**Exercise requirements:** Quote the lines from the line holding "if empty is" to the very end of the listing, exactly, and no others.

+++ Information provided

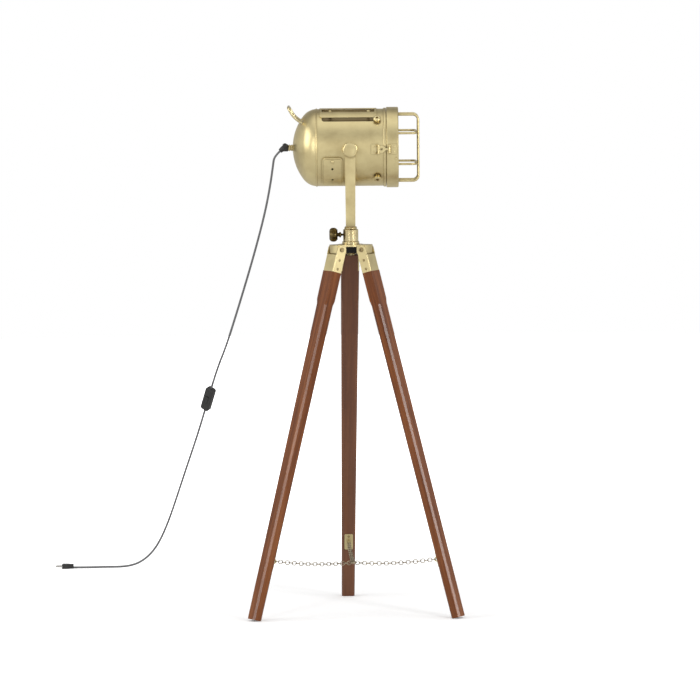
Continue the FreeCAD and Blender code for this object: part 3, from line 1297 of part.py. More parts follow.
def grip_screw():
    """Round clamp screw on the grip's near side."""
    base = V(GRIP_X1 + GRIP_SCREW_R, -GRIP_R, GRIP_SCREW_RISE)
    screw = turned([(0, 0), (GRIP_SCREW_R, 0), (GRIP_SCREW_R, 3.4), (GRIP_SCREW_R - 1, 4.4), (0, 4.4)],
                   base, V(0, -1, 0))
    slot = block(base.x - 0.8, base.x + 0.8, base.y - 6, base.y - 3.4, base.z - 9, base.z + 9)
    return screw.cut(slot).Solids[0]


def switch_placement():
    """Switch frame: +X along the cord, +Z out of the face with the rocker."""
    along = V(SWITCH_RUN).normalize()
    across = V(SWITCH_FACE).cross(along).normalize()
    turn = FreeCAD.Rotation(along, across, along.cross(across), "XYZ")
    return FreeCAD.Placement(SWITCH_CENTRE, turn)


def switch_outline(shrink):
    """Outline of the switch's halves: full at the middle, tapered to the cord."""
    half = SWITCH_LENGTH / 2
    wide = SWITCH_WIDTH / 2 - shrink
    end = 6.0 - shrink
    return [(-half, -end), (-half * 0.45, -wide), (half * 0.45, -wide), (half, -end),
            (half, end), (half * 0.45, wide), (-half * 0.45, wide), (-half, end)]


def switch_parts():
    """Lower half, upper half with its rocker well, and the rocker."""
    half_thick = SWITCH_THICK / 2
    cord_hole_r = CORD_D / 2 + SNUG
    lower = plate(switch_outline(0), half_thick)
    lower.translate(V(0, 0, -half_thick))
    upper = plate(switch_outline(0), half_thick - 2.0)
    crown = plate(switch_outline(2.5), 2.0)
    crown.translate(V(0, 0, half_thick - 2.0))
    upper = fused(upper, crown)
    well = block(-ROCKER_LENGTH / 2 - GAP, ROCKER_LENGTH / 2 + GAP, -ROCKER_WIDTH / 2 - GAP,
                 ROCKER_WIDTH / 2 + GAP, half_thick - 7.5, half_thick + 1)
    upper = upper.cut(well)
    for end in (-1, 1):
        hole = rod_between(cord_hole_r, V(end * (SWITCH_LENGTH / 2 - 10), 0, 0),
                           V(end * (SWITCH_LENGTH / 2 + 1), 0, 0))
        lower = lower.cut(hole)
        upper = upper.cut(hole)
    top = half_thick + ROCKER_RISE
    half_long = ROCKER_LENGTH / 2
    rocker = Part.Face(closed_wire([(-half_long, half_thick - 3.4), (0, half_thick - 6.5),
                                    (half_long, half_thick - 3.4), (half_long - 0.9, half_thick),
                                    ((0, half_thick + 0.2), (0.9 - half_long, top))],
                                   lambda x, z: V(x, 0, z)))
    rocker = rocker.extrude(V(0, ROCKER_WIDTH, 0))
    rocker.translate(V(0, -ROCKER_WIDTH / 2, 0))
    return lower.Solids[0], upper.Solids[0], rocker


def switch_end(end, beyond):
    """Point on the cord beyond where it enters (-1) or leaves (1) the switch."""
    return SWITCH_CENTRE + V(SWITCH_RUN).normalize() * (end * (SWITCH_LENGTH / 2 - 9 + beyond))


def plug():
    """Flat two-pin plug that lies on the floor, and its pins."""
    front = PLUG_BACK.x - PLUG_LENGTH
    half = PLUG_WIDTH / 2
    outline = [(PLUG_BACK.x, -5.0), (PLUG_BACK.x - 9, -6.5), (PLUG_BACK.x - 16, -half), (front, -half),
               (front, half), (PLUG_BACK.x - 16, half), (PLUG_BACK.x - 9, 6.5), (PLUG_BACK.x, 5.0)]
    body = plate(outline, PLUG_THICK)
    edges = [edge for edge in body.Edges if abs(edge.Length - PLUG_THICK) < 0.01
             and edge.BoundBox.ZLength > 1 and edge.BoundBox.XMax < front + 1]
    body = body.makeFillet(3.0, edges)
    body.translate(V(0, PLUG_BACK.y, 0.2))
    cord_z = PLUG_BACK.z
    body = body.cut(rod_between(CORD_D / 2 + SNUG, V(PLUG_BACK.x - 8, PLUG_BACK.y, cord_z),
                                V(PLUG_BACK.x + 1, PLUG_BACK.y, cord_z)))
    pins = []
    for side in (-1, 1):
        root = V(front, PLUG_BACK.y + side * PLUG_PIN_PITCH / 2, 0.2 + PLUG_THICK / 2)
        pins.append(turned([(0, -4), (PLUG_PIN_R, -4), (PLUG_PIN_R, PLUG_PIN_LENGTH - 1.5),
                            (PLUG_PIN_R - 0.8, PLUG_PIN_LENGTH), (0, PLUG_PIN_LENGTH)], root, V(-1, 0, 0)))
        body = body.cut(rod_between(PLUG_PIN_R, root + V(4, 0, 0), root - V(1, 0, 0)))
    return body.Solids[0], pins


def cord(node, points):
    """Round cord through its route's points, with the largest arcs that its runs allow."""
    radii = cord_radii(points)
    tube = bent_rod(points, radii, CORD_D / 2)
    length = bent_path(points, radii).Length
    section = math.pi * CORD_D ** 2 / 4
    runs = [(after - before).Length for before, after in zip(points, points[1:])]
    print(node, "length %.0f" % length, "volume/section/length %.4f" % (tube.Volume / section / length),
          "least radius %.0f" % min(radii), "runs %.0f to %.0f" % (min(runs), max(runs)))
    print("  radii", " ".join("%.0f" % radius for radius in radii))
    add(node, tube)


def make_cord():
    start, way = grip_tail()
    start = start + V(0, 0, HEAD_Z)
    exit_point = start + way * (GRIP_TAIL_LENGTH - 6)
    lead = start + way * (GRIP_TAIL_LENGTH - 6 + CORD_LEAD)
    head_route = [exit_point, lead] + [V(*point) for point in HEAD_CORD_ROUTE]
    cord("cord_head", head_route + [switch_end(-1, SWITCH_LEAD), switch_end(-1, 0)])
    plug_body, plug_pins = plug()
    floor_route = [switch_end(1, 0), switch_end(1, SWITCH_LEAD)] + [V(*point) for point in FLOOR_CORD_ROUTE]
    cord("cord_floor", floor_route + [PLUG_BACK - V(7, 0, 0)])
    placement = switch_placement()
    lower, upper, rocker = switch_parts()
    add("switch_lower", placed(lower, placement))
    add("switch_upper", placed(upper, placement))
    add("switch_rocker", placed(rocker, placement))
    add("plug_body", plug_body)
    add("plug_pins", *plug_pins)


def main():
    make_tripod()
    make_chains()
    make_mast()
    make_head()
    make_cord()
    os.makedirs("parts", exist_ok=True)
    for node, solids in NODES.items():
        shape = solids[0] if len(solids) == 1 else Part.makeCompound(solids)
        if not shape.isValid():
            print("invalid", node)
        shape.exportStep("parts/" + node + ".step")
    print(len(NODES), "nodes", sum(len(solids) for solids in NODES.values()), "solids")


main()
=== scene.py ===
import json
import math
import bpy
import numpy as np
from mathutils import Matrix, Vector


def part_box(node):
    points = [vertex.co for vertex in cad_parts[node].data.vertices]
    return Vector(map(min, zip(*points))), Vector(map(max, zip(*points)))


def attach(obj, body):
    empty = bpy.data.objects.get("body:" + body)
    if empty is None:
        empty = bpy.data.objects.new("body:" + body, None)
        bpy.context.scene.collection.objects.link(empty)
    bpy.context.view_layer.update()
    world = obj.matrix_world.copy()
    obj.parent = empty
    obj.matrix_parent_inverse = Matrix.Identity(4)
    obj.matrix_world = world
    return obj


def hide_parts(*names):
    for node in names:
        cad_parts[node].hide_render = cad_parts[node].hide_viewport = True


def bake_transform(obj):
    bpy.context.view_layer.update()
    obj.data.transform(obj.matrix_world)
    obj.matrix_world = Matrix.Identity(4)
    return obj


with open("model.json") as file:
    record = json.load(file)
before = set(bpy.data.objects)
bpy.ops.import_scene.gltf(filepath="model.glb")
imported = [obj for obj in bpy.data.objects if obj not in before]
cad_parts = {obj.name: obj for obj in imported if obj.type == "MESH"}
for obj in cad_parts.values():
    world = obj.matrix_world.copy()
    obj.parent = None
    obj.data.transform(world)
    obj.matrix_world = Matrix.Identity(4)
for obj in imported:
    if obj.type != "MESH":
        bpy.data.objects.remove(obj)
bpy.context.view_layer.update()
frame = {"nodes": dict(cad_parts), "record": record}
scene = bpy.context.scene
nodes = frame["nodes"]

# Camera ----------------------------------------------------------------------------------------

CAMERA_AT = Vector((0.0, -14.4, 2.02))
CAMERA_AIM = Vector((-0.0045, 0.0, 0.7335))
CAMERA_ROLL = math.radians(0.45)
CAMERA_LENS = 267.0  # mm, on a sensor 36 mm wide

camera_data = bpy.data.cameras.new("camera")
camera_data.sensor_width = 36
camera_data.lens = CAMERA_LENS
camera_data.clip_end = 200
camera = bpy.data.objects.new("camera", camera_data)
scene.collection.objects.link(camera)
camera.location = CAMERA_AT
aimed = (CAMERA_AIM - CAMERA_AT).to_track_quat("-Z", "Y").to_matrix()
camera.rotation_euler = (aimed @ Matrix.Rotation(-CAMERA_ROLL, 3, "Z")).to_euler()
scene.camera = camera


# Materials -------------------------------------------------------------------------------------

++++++

**Response to this task:**
    if empty is None:
        empty = bpy.data.objects.new("body:" + body, None)
        bpy.context.scene.collection.objects.link(empty)
    bpy.context.view_layer.update()
    world = obj.matrix_world.copy()
    obj.parent = empty
    obj.matrix_parent_inverse = Matrix.Identity(4)
    obj.matrix_world = world
    return obj


def hide_parts(*names):
    for node in names:
        cad_parts[node].hide_render = cad_parts[node].hide_viewport = True


def bake_transform(obj):
    bpy.context.view_layer.update()
    obj.data.transform(obj.matrix_world)
    obj.matrix_world = Matrix.Identity(4)
    return obj


with open("model.json") as file:
    record = json.load(file)
before = set(bpy.data.objects)
bpy.ops.import_scene.gltf(filepath="model.glb")
imported = [obj for obj in bpy.data.objects if obj not in before]
cad_parts = {obj.name: obj for obj in imported if obj.type == "MESH"}
for obj in cad_parts.values():
    world = obj.matrix_world.copy()
    obj.parent = None
    obj.data.transform(world)
    obj.matrix_world = Matrix.Identity(4)
for obj in imported:
    if obj.type != "MESH":
        bpy.data.objects.remove(obj)
bpy.context.view_layer.update()
frame = {"nodes": dict(cad_parts), "record": record}
scene = bpy.context.scene
nodes = frame["nodes"]

# Camera ----------------------------------------------------------------------------------------

CAMERA_AT = Vector((0.0, -14.4, 2.02))
CAMERA_AIM = Vector((-0.0045, 0.0, 0.7335))
CAMERA_ROLL = math.radians(0.45)
CAMERA_LENS = 267.0  # mm, on a sensor 36 mm wide

camera_data = bpy.data.cameras.new("camera")
camera_data.sensor_width = 36
camera_data.lens = CAMERA_LENS
camera_data.clip_end = 200
camera = bpy.data.objects.new("camera", camera_data)
scene.collection.objects.link(camera)
camera.location = CAMERA_AT
aimed = (CAMERA_AIM - CAMERA_AT).to_track_quat("-Z", "Y").to_matrix()
camera.rotation_euler = (aimed @ Matrix.Rotation(-CAMERA_ROLL, 3, "Z")).to_euler()
scene.camera = camera


# Materials -------------------------------------------------------------------------------------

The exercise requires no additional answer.